*Task to complete*. Would you quote the material below in full and unchanged?

*Recorded data*.
***

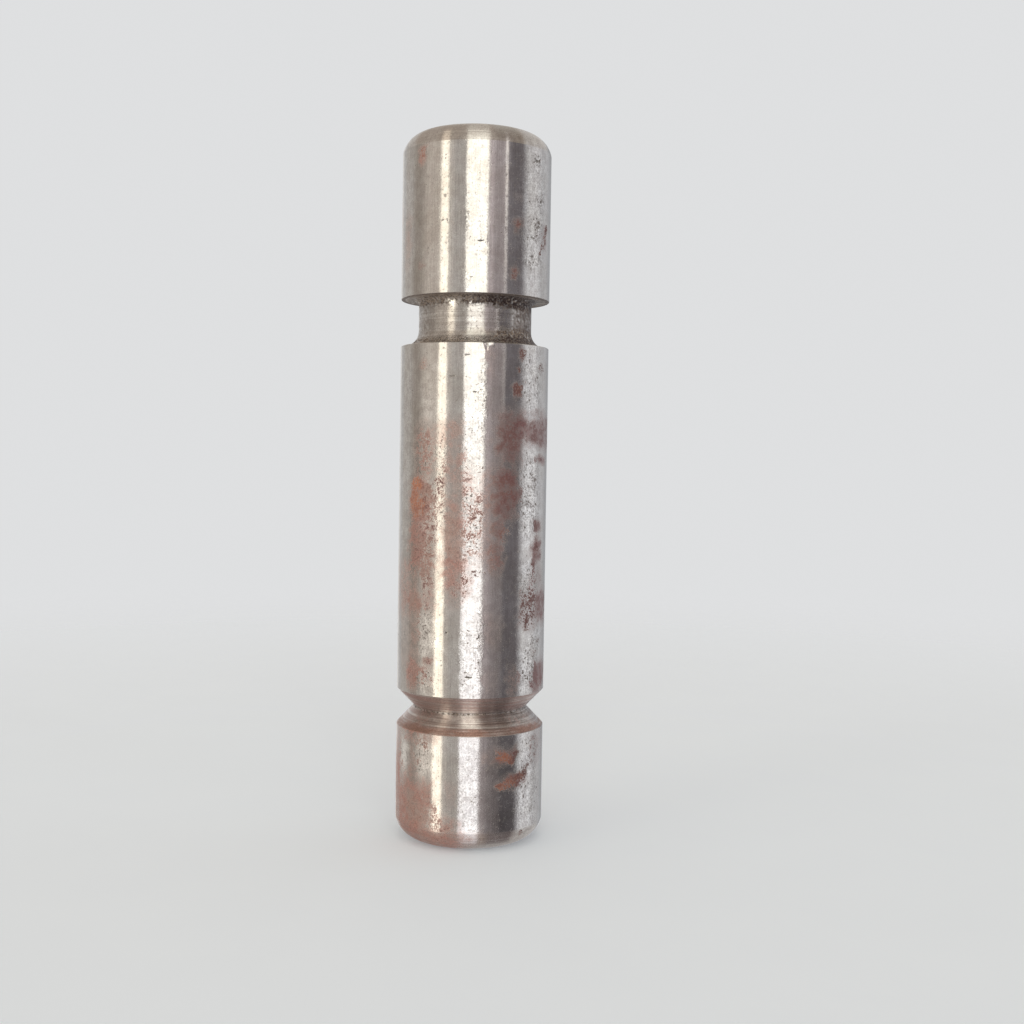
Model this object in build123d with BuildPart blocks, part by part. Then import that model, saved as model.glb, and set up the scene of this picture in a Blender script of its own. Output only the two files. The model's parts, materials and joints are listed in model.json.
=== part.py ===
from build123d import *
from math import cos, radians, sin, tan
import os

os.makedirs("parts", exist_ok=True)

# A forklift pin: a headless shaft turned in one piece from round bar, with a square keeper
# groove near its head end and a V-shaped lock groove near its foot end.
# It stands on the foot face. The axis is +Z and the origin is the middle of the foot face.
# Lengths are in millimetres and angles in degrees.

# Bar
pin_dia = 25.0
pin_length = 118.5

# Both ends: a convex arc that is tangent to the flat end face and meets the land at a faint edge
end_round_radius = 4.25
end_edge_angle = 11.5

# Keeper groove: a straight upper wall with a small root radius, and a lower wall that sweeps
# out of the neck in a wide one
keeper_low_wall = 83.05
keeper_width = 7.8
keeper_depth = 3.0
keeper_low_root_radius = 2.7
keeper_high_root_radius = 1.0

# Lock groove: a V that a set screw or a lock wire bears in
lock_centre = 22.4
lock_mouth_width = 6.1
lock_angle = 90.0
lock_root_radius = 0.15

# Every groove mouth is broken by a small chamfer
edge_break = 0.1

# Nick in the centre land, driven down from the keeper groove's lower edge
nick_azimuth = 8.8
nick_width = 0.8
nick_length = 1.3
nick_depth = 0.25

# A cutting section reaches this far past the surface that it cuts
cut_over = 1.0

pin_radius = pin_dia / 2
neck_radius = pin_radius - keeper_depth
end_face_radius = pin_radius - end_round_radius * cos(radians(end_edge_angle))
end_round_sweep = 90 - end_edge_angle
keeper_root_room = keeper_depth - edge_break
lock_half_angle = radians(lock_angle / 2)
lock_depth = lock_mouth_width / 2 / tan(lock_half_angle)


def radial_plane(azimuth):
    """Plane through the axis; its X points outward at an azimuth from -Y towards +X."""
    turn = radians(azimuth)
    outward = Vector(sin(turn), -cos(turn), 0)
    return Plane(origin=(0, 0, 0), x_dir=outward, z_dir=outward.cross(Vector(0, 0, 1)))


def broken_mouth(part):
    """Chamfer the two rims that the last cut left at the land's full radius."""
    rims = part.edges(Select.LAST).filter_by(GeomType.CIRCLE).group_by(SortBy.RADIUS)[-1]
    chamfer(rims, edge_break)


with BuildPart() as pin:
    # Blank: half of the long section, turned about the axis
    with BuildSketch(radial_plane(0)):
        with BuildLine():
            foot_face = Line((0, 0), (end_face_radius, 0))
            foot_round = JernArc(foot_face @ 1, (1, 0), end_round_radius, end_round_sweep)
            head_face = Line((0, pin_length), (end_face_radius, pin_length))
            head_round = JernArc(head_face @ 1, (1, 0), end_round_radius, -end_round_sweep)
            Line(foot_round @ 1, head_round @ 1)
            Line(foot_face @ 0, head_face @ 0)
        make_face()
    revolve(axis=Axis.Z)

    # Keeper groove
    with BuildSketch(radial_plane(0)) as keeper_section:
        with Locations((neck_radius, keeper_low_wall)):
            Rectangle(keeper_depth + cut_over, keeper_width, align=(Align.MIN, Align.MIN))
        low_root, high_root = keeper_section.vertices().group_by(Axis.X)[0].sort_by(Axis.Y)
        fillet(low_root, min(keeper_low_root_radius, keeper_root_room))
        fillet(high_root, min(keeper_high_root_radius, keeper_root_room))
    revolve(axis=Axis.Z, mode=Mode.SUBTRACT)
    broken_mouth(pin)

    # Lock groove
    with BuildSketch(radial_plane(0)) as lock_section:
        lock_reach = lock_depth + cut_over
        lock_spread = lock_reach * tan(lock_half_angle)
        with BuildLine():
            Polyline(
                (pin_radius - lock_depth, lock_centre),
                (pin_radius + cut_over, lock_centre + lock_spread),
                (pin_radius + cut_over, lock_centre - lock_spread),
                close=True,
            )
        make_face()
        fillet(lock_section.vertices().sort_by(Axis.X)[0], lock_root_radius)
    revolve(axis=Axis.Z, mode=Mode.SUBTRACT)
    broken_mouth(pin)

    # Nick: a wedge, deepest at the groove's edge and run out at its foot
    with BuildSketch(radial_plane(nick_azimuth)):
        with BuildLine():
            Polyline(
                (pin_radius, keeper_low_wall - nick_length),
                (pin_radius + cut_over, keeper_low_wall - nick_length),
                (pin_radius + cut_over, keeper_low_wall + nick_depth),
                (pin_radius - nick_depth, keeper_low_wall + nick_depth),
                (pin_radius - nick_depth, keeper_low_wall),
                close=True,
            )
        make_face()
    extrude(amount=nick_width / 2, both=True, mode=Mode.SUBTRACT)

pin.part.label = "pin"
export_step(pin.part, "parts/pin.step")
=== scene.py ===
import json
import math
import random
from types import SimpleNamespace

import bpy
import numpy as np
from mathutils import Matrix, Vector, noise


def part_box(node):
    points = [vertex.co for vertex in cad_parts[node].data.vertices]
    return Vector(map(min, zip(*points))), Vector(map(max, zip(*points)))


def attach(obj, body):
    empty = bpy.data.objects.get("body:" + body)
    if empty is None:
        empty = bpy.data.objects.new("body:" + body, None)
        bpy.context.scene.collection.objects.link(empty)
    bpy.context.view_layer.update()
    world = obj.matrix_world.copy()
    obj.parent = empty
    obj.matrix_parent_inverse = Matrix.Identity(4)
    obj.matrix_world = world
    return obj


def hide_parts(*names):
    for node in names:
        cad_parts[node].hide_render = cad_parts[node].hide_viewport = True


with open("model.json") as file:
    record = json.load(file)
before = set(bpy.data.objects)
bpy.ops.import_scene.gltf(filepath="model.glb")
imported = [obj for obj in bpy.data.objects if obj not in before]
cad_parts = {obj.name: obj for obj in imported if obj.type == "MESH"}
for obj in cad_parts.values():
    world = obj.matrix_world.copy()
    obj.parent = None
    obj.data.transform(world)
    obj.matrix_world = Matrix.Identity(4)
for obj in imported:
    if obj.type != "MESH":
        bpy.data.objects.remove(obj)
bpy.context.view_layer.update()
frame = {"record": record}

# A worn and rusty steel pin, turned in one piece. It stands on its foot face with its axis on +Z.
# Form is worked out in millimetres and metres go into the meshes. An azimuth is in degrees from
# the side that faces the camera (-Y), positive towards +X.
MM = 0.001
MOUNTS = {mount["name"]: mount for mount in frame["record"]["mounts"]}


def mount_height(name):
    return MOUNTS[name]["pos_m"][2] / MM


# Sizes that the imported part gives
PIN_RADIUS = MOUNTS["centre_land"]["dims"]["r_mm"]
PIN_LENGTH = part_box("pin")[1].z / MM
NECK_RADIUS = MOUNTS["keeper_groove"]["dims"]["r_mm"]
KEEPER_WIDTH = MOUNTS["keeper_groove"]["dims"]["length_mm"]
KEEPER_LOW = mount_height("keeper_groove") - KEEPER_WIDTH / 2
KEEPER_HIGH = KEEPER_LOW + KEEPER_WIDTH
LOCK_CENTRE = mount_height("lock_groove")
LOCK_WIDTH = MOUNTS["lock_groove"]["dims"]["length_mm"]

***

*Problem solution*.
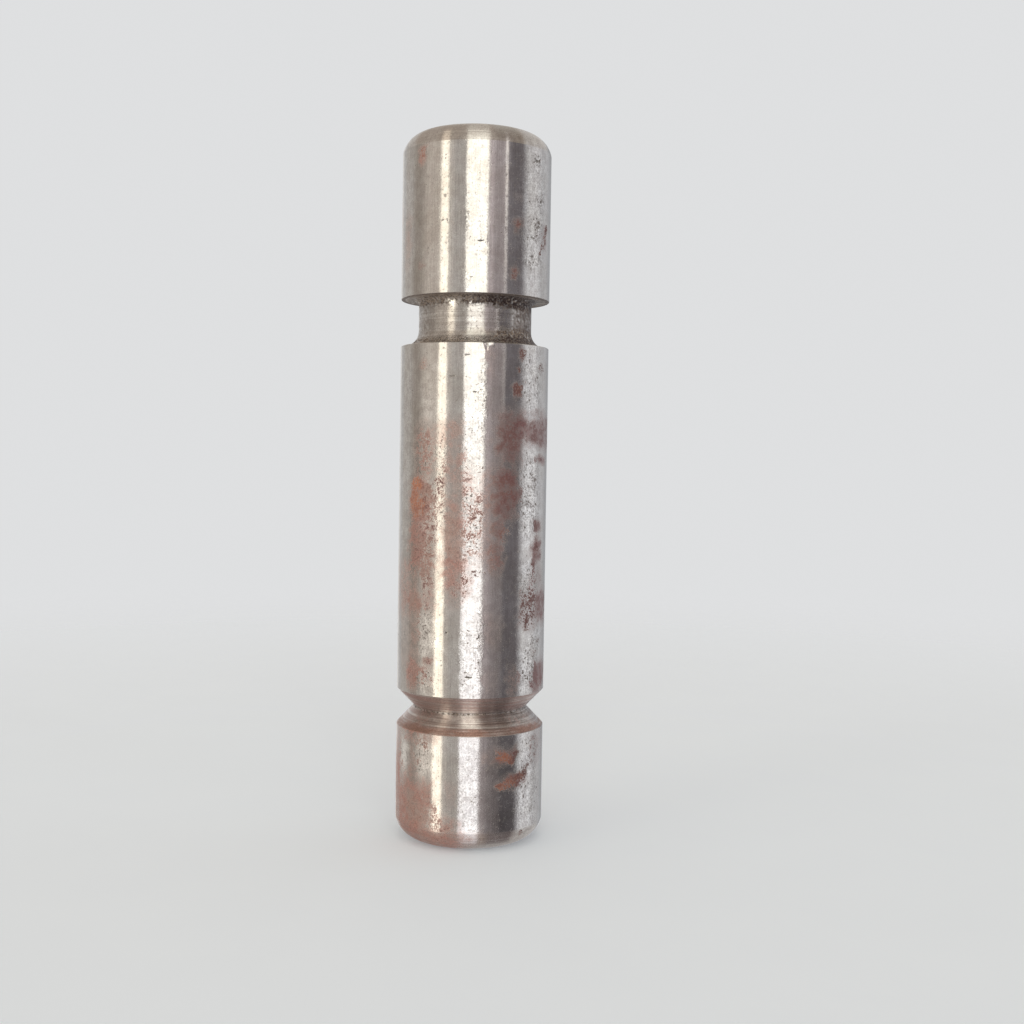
Model this object in build123d with BuildPart blocks, part by part. Then import that model, saved as model.glb, and set up the scene of this picture in a Blender script of its own. Output only the two files. The model's parts, materials and joints are listed in model.json.
=== part.py ===
from build123d import *
from math import cos, radians, sin, tan
import os

os.makedirs("parts", exist_ok=True)

# A forklift pin: a headless shaft turned in one piece from round bar, with a square keeper
# groove near its head end and a V-shaped lock groove near its foot end.
# It stands on the foot face. The axis is +Z and the origin is the middle of the foot face.
# Lengths are in millimetres and angles in degrees.

# Bar
pin_dia = 25.0
pin_length = 118.5

# Both ends: a convex arc that is tangent to the flat end face and meets the land at a faint edge
end_round_radius = 4.25
end_edge_angle = 11.5

# Keeper groove: a straight upper wall with a small root radius, and a lower wall that sweeps
# out of the neck in a wide one
keeper_low_wall = 83.05
keeper_width = 7.8
keeper_depth = 3.0
keeper_low_root_radius = 2.7
keeper_high_root_radius = 1.0

# Lock groove: a V that a set screw or a lock wire bears in
lock_centre = 22.4
lock_mouth_width = 6.1
lock_angle = 90.0
lock_root_radius = 0.15

# Every groove mouth is broken by a small chamfer
edge_break = 0.1

# Nick in the centre land, driven down from the keeper groove's lower edge
nick_azimuth = 8.8
nick_width = 0.8
nick_length = 1.3
nick_depth = 0.25

# A cutting section reaches this far past the surface that it cuts
cut_over = 1.0

pin_radius = pin_dia / 2
neck_radius = pin_radius - keeper_depth
end_face_radius = pin_radius - end_round_radius * cos(radians(end_edge_angle))
end_round_sweep = 90 - end_edge_angle
keeper_root_room = keeper_depth - edge_break
lock_half_angle = radians(lock_angle / 2)
lock_depth = lock_mouth_width / 2 / tan(lock_half_angle)


def radial_plane(azimuth):
    """Plane through the axis; its X points outward at an azimuth from -Y towards +X."""
    turn = radians(azimuth)
    outward = Vector(sin(turn), -cos(turn), 0)
    return Plane(origin=(0, 0, 0), x_dir=outward, z_dir=outward.cross(Vector(0, 0, 1)))


def broken_mouth(part):
    """Chamfer the two rims that the last cut left at the land's full radius."""
    rims = part.edges(Select.LAST).filter_by(GeomType.CIRCLE).group_by(SortBy.RADIUS)[-1]
    chamfer(rims, edge_break)


with BuildPart() as pin:
    # Blank: half of the long section, turned about the axis
    with BuildSketch(radial_plane(0)):
        with BuildLine():
            foot_face = Line((0, 0), (end_face_radius, 0))
            foot_round = JernArc(foot_face @ 1, (1, 0), end_round_radius, end_round_sweep)
            head_face = Line((0, pin_length), (end_face_radius, pin_length))
            head_round = JernArc(head_face @ 1, (1, 0), end_round_radius, -end_round_sweep)
            Line(foot_round @ 1, head_round @ 1)
            Line(foot_face @ 0, head_face @ 0)
        make_face()
    revolve(axis=Axis.Z)

    # Keeper groove
    with BuildSketch(radial_plane(0)) as keeper_section:
        with Locations((neck_radius, keeper_low_wall)):
            Rectangle(keeper_depth + cut_over, keeper_width, align=(Align.MIN, Align.MIN))
        low_root, high_root = keeper_section.vertices().group_by(Axis.X)[0].sort_by(Axis.Y)
        fillet(low_root, min(keeper_low_root_radius, keeper_root_room))
        fillet(high_root, min(keeper_high_root_radius, keeper_root_room))
    revolve(axis=Axis.Z, mode=Mode.SUBTRACT)
    broken_mouth(pin)

    # Lock groove
    with BuildSketch(radial_plane(0)) as lock_section:
        lock_reach = lock_depth + cut_over
        lock_spread = lock_reach * tan(lock_half_angle)
        with BuildLine():
            Polyline(
                (pin_radius - lock_depth, lock_centre),
                (pin_radius + cut_over, lock_centre + lock_spread),
                (pin_radius + cut_over, lock_centre - lock_spread),
                close=True,
            )
        make_face()
        fillet(lock_section.vertices().sort_by(Axis.X)[0], lock_root_radius)
    revolve(axis=Axis.Z, mode=Mode.SUBTRACT)
    broken_mouth(pin)

    # Nick: a wedge, deepest at the groove's edge and run out at its foot
    with BuildSketch(radial_plane(nick_azimuth)):
        with BuildLine():
            Polyline(
                (pin_radius, keeper_low_wall - nick_length),
                (pin_radius + cut_over, keeper_low_wall - nick_length),
                (pin_radius + cut_over, keeper_low_wall + nick_depth),
                (pin_radius - nick_depth, keeper_low_wall + nick_depth),
                (pin_radius - nick_depth, keeper_low_wall),
                close=True,
            )
        make_face()
    extrude(amount=nick_width / 2, both=True, mode=Mode.SUBTRACT)

pin.part.label = "pin"
export_step(pin.part, "parts/pin.step")
=== scene.py ===
import json
import math
import random
from types import SimpleNamespace

import bpy
import numpy as np
from mathutils import Matrix, Vector, noise


def part_box(node):
    points = [vertex.co for vertex in cad_parts[node].data.vertices]
    return Vector(map(min, zip(*points))), Vector(map(max, zip(*points)))


def attach(obj, body):
    empty = bpy.data.objects.get("body:" + body)
    if empty is None:
        empty = bpy.data.objects.new("body:" + body, None)
        bpy.context.scene.collection.objects.link(empty)
    bpy.context.view_layer.update()
    world = obj.matrix_world.copy()
    obj.parent = empty
    obj.matrix_parent_inverse = Matrix.Identity(4)
    obj.matrix_world = world
    return obj


def hide_parts(*names):
    for node in names:
        cad_parts[node].hide_render = cad_parts[node].hide_viewport = True


with open("model.json") as file:
    record = json.load(file)
before = set(bpy.data.objects)
bpy.ops.import_scene.gltf(filepath="model.glb")
imported = [obj for obj in bpy.data.objects if obj not in before]
cad_parts = {obj.name: obj for obj in imported if obj.type == "MESH"}
for obj in cad_parts.values():
    world = obj.matrix_world.copy()
    obj.parent = None
    obj.data.transform(world)
    obj.matrix_world = Matrix.Identity(4)
for obj in imported:
    if obj.type != "MESH":
        bpy.data.objects.remove(obj)
bpy.context.view_layer.update()
frame = {"record": record}

# A worn and rusty steel pin, turned in one piece. It stands on its foot face with its axis on +Z.
# Form is worked out in millimetres and metres go into the meshes. An azimuth is in degrees from
# the side that faces the camera (-Y), positive towards +X.
MM = 0.001
MOUNTS = {mount["name"]: mount for mount in frame["record"]["mounts"]}


def mount_height(name):
    return MOUNTS[name]["pos_m"][2] / MM


# Sizes that the imported part gives
PIN_RADIUS = MOUNTS["centre_land"]["dims"]["r_mm"]
PIN_LENGTH = part_box("pin")[1].z / MM
NECK_RADIUS = MOUNTS["keeper_groove"]["dims"]["r_mm"]
KEEPER_WIDTH = MOUNTS["keeper_groove"]["dims"]["length_mm"]
KEEPER_LOW = mount_height("keeper_groove") - KEEPER_WIDTH / 2
KEEPER_HIGH = KEEPER_LOW + KEEPER_WIDTH
LOCK_CENTRE = mount_height("lock_groove")
LOCK_WIDTH = MOUNTS["lock_groove"]["dims"]["length_mm"]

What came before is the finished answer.